▸ **Exercise description**: Render the following material again verbatim, leaving nothing out.

▸ **Stored rows**:
********
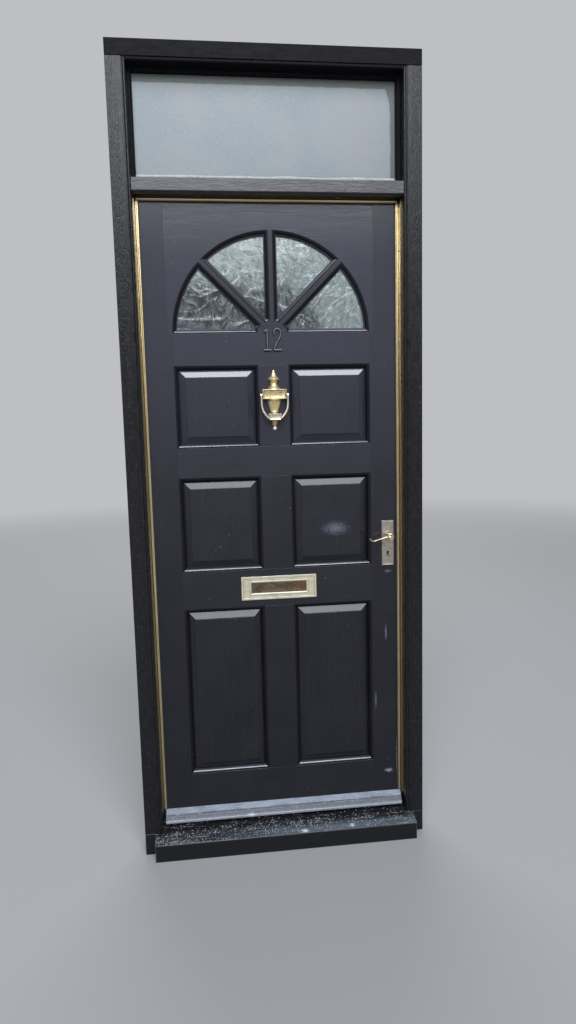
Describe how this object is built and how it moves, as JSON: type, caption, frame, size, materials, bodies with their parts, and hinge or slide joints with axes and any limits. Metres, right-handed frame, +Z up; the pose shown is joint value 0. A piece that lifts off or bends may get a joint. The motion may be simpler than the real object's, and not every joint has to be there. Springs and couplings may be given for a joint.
{
  "type": "panelled front door",
  "caption": "House entrance door in its timber frame: raised-and-fielded panels, half-round sunburst fanlight, obscure toplight, urn knocker, letter plate and lever handles.",
  "frame": {"origin": "on the underside of the sill, on the frame's centre line, below the outer face of the closed leaf", "axes": "+Z up, +X to the right as seen from outside, +Y through the doorway into the house"},
  "size_m": [0.924, 0.195, 2.47],
  "materials": {
    "leaf_paint": "charcoal-black satin paint on timber",
    "frame_paint": "thick black gloss paint on timber",
    "sill_paint": "black paint worn to grey on timber",
    "board_paint": "grey-black paint, scuffed",
    "fan_glass": "obscure rolled glass",
    "toplight_glass": "frosted glass",
    "gold_strip": "gold anodised",
    "rubber": "dark weather strip",
    "hinge_metal": "zinc plated",
    "lock_metal": "plated steel",
    "plate_brass": "satin, tarnished",
    "knocker_brass": "aged",
    "handle_brass": "tarnished"
  },
  "bodies": {
    "frame": {"sill": "sill_paint", "left_jamb": "frame_paint", "right_jamb": "frame_paint", "head": "frame_paint", "transom": "frame_paint", "toplight_glass": "toplight_glass", "toplight_cover_beads": "frame_paint", "toplight_glazing_beads": "frame_paint", "left_seal_strip": "gold_strip", "right_seal_strip": "gold_strip", "top_seal_strip": "gold_strip", "seal_gaskets": "rubber", "hinge_frame_leaves": "hinge_metal", "hinge_pins": "hinge_metal", "keep_plate": "lock_metal"},
    "leaf": {"hinge_stile": "leaf_paint", "lock_stile": "leaf_paint", "bottom_rail": "leaf_paint", "middle_rail": "leaf_paint", "upper_rail": "leaf_paint", "fan_rail": "leaf_paint", "top_rail": "leaf_paint", "lower_muntin": "leaf_paint", "middle_muntin": "leaf_paint", "upper_muntin": "leaf_paint", "upper_left_panel": "leaf_paint", "upper_right_panel": "leaf_paint", "middle_left_panel": "leaf_paint", "middle_right_panel": "leaf_paint", "lower_left_panel": "leaf_paint", "lower_right_panel": "leaf_paint", "fan_hub": "leaf_paint", "right_fan_bar": "leaf_paint", "centre_fan_bar": "leaf_paint", "left_fan_bar": "leaf_paint", "fan_glass": "fan_glass", "fan_beads": "leaf_paint", "weatherboard": "board_paint", "letter_plate": "plate_brass", "letter_plate_bolts": "plate_brass", "flap_pin": "plate_brass", "knocker_urn": "knocker_brass", "knocker_bolts": "knocker_brass", "knocker_pins": "knocker_brass", "lock_case": "lock_metal", "outside_handle_plate": "handle_brass", "inside_handle_plate": "handle_brass", "hinge_door_leaves": "hinge_metal"},
    "letter_flap": {"letter_flap": "plate_brass"},
    "knocker_ring": {"knocker_ring": "knocker_brass"},
    "handle": {"outside_lever": "handle_brass", "inside_lever": "handle_brass", "spindle": "lock_metal", "follower": "lock_metal"},
    "latch": {"latch_bolt": "lock_metal"},
    "dead_bolt": {"dead_bolt": "lock_metal"}
  },
  "joints": [
    {"name": "door_swing", "type": "hinge", "parent": "frame", "child": "leaf", "pos_m": [-0.4205, 0.0496, 1.1315], "axis": [0, 0, 1], "range_deg": [0, 100]},
    {"name": "lever_turn", "type": "hinge", "parent": "leaf", "child": "handle", "pos_m": [0.362, 0.022, 1.009], "axis": [0, -1, 0], "range_deg": [0, 35], "stiffness_Nm_per_rad": 1.2, "springref_deg": -20.05},
    {"name": "latch_slide", "type": "slide", "parent": "leaf", "child": "latch", "axis": [-1, 0, 0], "range_m": [0, 0.012]},
    {"name": "dead_bolt_slide", "type": "slide", "parent": "leaf", "child": "dead_bolt", "axis": [1, 0, 0], "range_m": [0, 0.02]},
    {"name": "flap_swing", "type": "hinge", "parent": "leaf", "child": "letter_flap", "pos_m": [0, 0.0039, 0.8746], "axis": [1, 0, 0], "range_deg": [0, 75], "stiffness_Nm_per_rad": 0.05, "springref_deg": -17.19},
    {"name": "knocker_swing", "type": "hinge", "parent": "leaf", "child": "knocker_ring", "pos_m": [0, -0.013, 1.467], "axis": [-1, 0, 0], "range_deg": [0, 95]}
  ],
  "couplings": [
    {"joint": "latch_slide", "follows": "lever_turn", "m_per_rad": 0.019644}
  ]
}
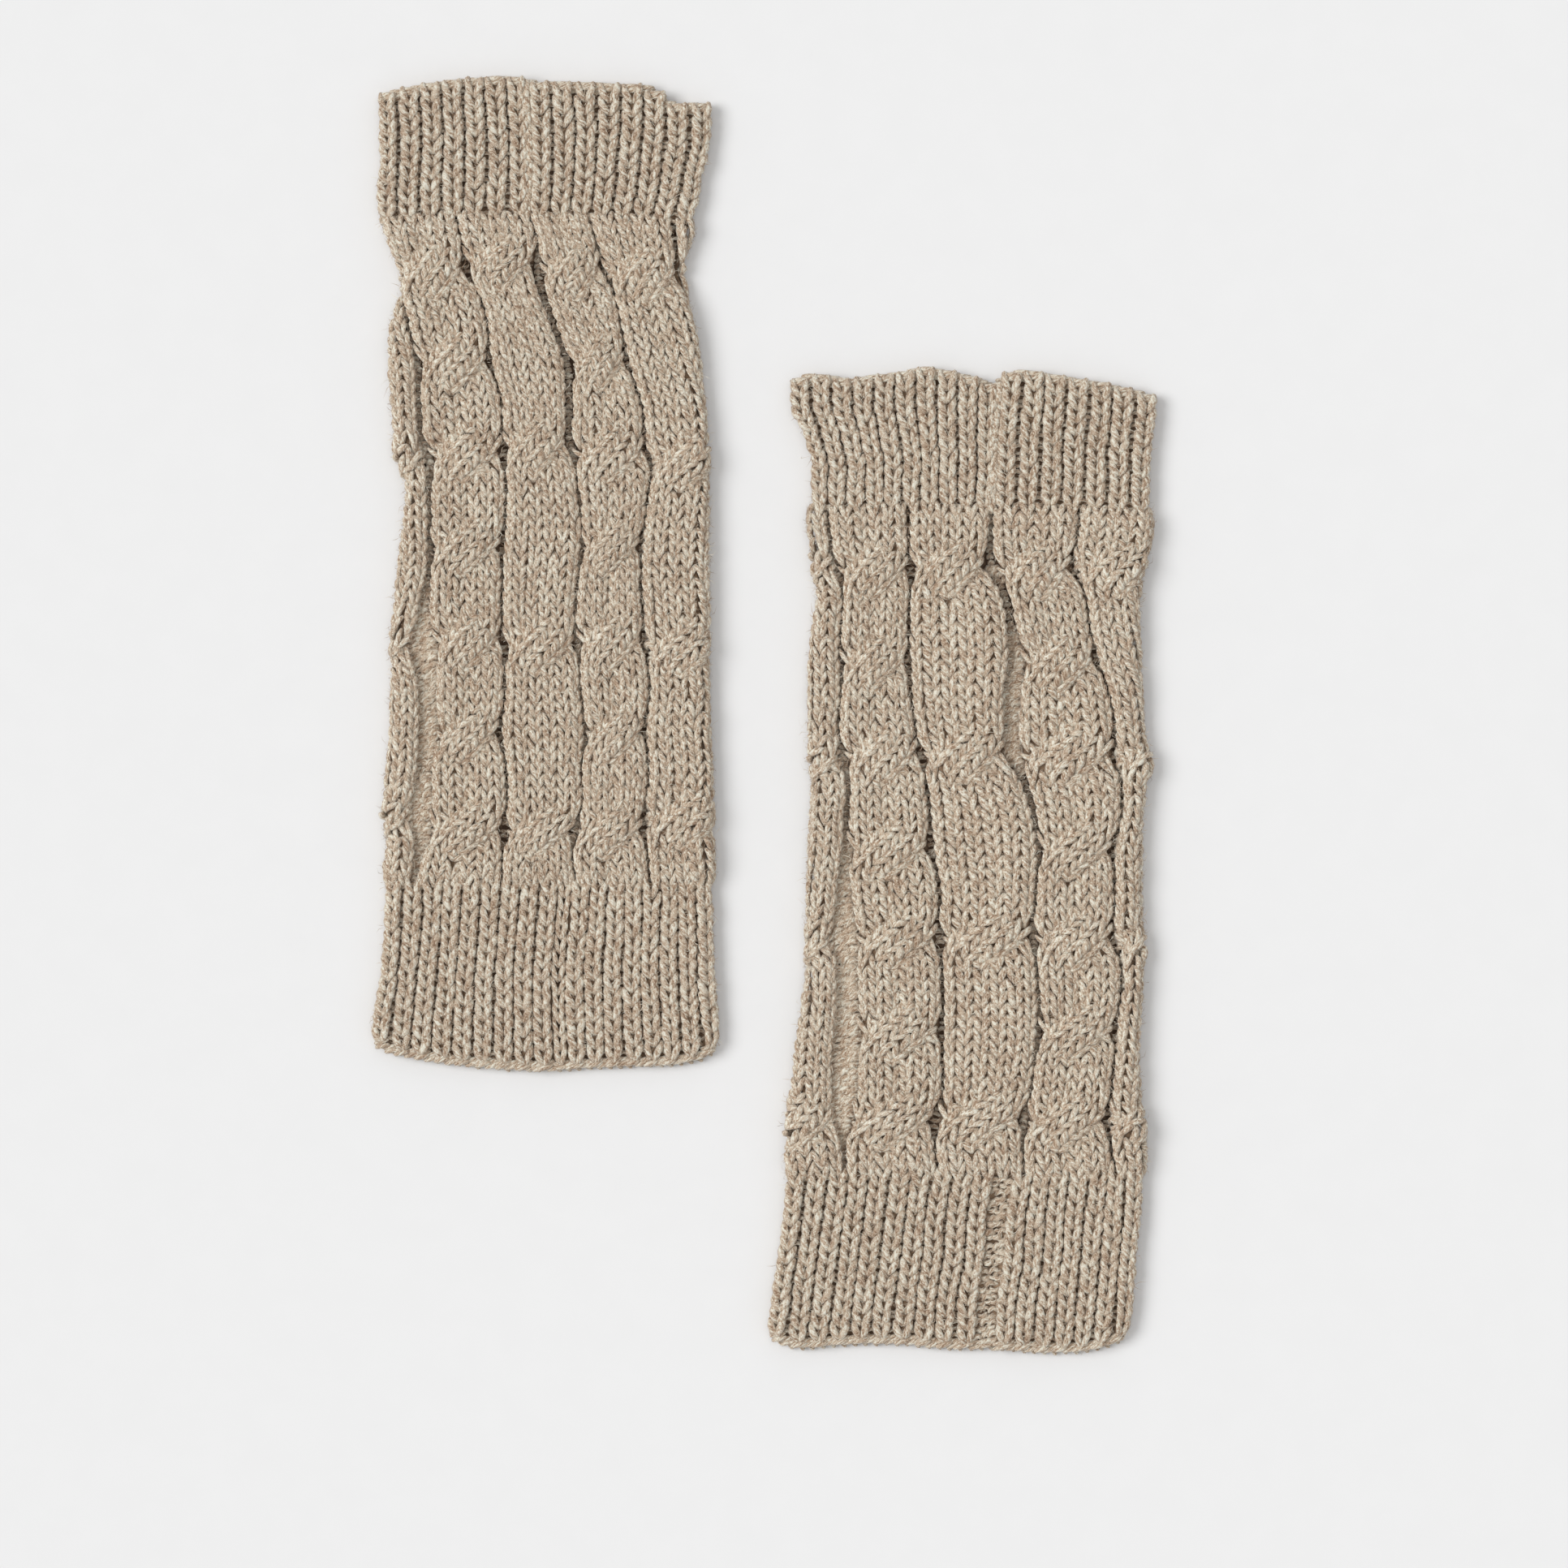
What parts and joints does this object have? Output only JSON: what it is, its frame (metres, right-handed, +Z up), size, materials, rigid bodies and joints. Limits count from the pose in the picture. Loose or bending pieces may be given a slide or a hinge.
********
▸ **Output**:
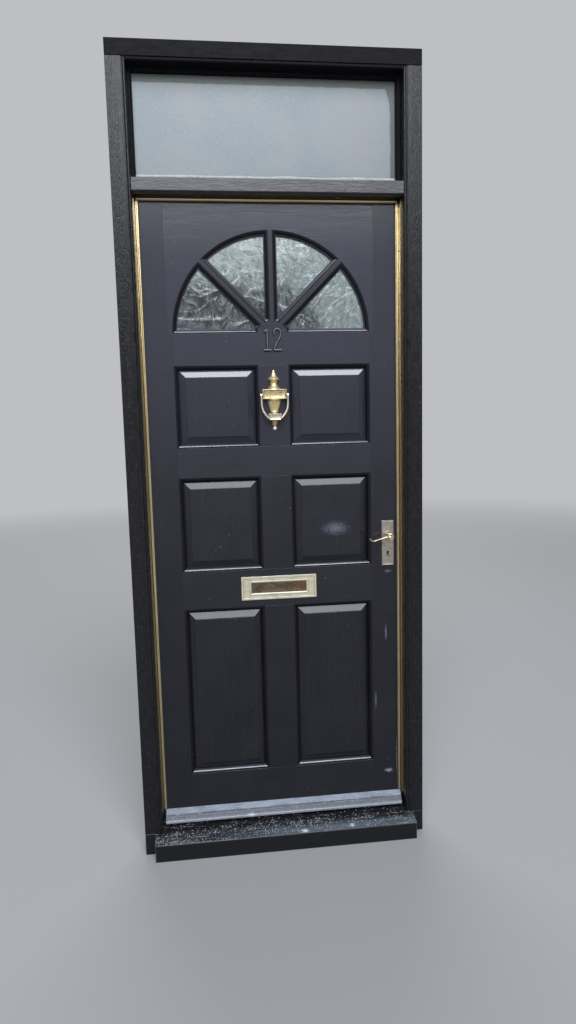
Describe how this object is built and how it moves, as JSON: type, caption, frame, size, materials, bodies with their parts, and hinge or slide joints with axes and any limits. Metres, right-handed frame, +Z up; the pose shown is joint value 0. A piece that lifts off or bends may get a joint. The motion may be simpler than the real object's, and not every joint has to be there. Springs and couplings may be given for a joint.
{
  "type": "panelled front door",
  "caption": "House entrance door in its timber frame: raised-and-fielded panels, half-round sunburst fanlight, obscure toplight, urn knocker, letter plate and lever handles.",
  "frame": {"origin": "on the underside of the sill, on the frame's centre line, below the outer face of the closed leaf", "axes": "+Z up, +X to the right as seen from outside, +Y through the doorway into the house"},
  "size_m": [0.924, 0.195, 2.47],
  "materials": {
    "leaf_paint": "charcoal-black satin paint on timber",
    "frame_paint": "thick black gloss paint on timber",
    "sill_paint": "black paint worn to grey on timber",
    "board_paint": "grey-black paint, scuffed",
    "fan_glass": "obscure rolled glass",
    "toplight_glass": "frosted glass",
    "gold_strip": "gold anodised",
    "rubber": "dark weather strip",
    "hinge_metal": "zinc plated",
    "lock_metal": "plated steel",
    "plate_brass": "satin, tarnished",
    "knocker_brass": "aged",
    "handle_brass": "tarnished"
  },
  "bodies": {
    "frame": {"sill": "sill_paint", "left_jamb": "frame_paint", "right_jamb": "frame_paint", "head": "frame_paint", "transom": "frame_paint", "toplight_glass": "toplight_glass", "toplight_cover_beads": "frame_paint", "toplight_glazing_beads": "frame_paint", "left_seal_strip": "gold_strip", "right_seal_strip": "gold_strip", "top_seal_strip": "gold_strip", "seal_gaskets": "rubber", "hinge_frame_leaves": "hinge_metal", "hinge_pins": "hinge_metal", "keep_plate": "lock_metal"},
    "leaf": {"hinge_stile": "leaf_paint", "lock_stile": "leaf_paint", "bottom_rail": "leaf_paint", "middle_rail": "leaf_paint", "upper_rail": "leaf_paint", "fan_rail": "leaf_paint", "top_rail": "leaf_paint", "lower_muntin": "leaf_paint", "middle_muntin": "leaf_paint", "upper_muntin": "leaf_paint", "upper_left_panel": "leaf_paint", "upper_right_panel": "leaf_paint", "middle_left_panel": "leaf_paint", "middle_right_panel": "leaf_paint", "lower_left_panel": "leaf_paint", "lower_right_panel": "leaf_paint", "fan_hub": "leaf_paint", "right_fan_bar": "leaf_paint", "centre_fan_bar": "leaf_paint", "left_fan_bar": "leaf_paint", "fan_glass": "fan_glass", "fan_beads": "leaf_paint", "weatherboard": "board_paint", "letter_plate": "plate_brass", "letter_plate_bolts": "plate_brass", "flap_pin": "plate_brass", "knocker_urn": "knocker_brass", "knocker_bolts": "knocker_brass", "knocker_pins": "knocker_brass", "lock_case": "lock_metal", "outside_handle_plate": "handle_brass", "inside_handle_plate": "handle_brass", "hinge_door_leaves": "hinge_metal"},
    "letter_flap": {"letter_flap": "plate_brass"},
    "knocker_ring": {"knocker_ring": "knocker_brass"},
    "handle": {"outside_lever": "handle_brass", "inside_lever": "handle_brass", "spindle": "lock_metal", "follower": "lock_metal"},
    "latch": {"latch_bolt": "lock_metal"},
    "dead_bolt": {"dead_bolt": "lock_metal"}
  },
  "joints": [
    {"name": "door_swing", "type": "hinge", "parent": "frame", "child": "leaf", "pos_m": [-0.4205, 0.0496, 1.1315], "axis": [0, 0, 1], "range_deg": [0, 100]},
    {"name": "lever_turn", "type": "hinge", "parent": "leaf", "child": "handle", "pos_m": [0.362, 0.022, 1.009], "axis": [0, -1, 0], "range_deg": [0, 35], "stiffness_Nm_per_rad": 1.2, "springref_deg": -20.05},
    {"name": "latch_slide", "type": "slide", "parent": "leaf", "child": "latch", "axis": [-1, 0, 0], "range_m": [0, 0.012]},
    {"name": "dead_bolt_slide", "type": "slide", "parent": "leaf", "child": "dead_bolt", "axis": [1, 0, 0], "range_m": [0, 0.02]},
    {"name": "flap_swing", "type": "hinge", "parent": "leaf", "child": "letter_flap", "pos_m": [0, 0.0039, 0.8746], "axis": [1, 0, 0], "range_deg": [0, 75], "stiffness_Nm_per_rad": 0.05, "springref_deg": -17.19},
    {"name": "knocker_swing", "type": "hinge", "parent": "leaf", "child": "knocker_ring", "pos_m": [0, -0.013, 1.467], "axis": [-1, 0, 0], "range_deg": [0, 95]}
  ],
  "couplings": [
    {"joint": "latch_slide", "follows": "lever_turn", "m_per_rad": 0.019644}
  ]
}
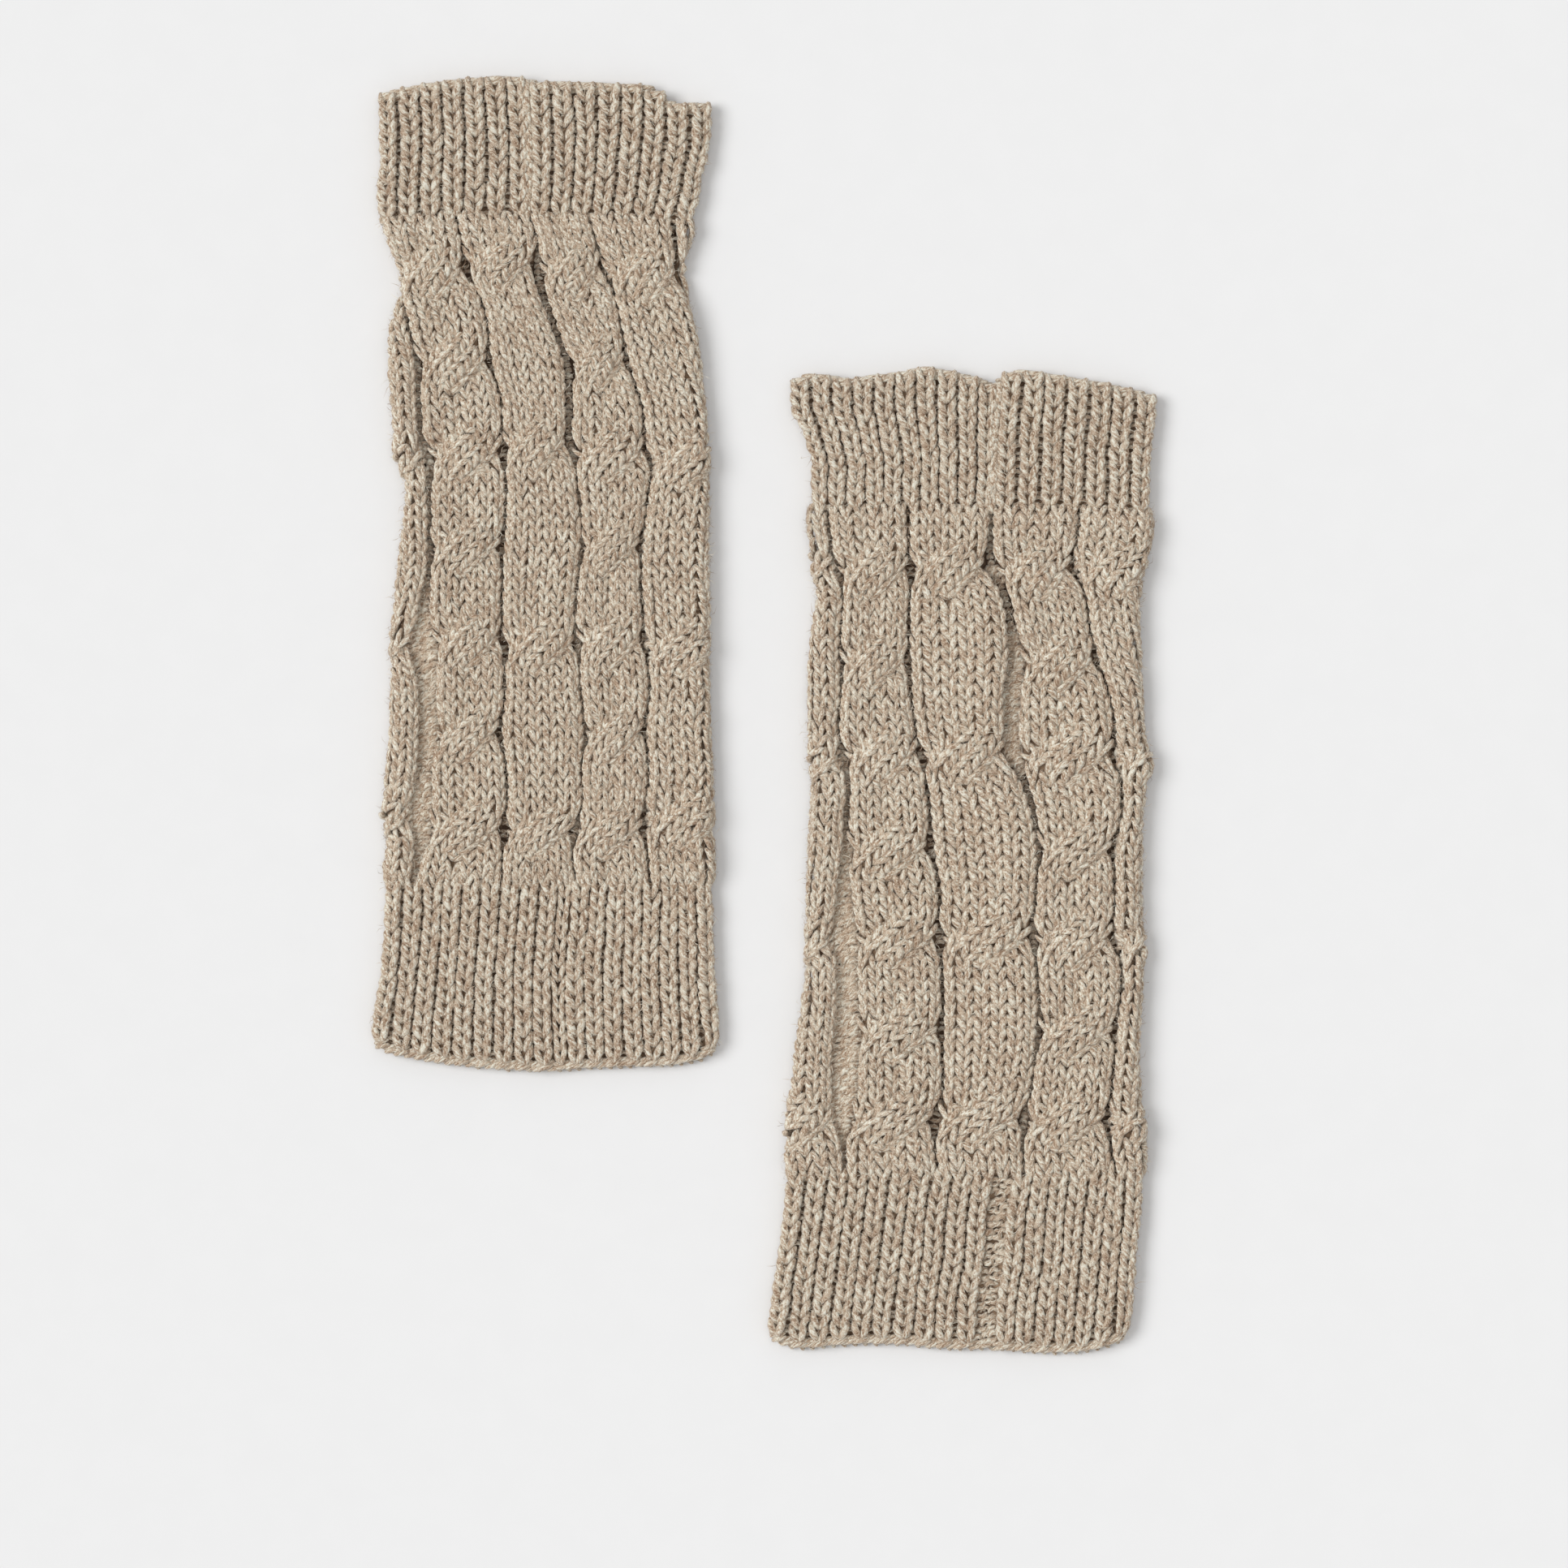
What parts and joints does this object have? Output only JSON: what it is, its frame (metres, right-handed, +Z up), size, materials, rigid bodies and joints. Limits count from the pose in the picture. Loose or bending pieces may be given a slide or a hinge.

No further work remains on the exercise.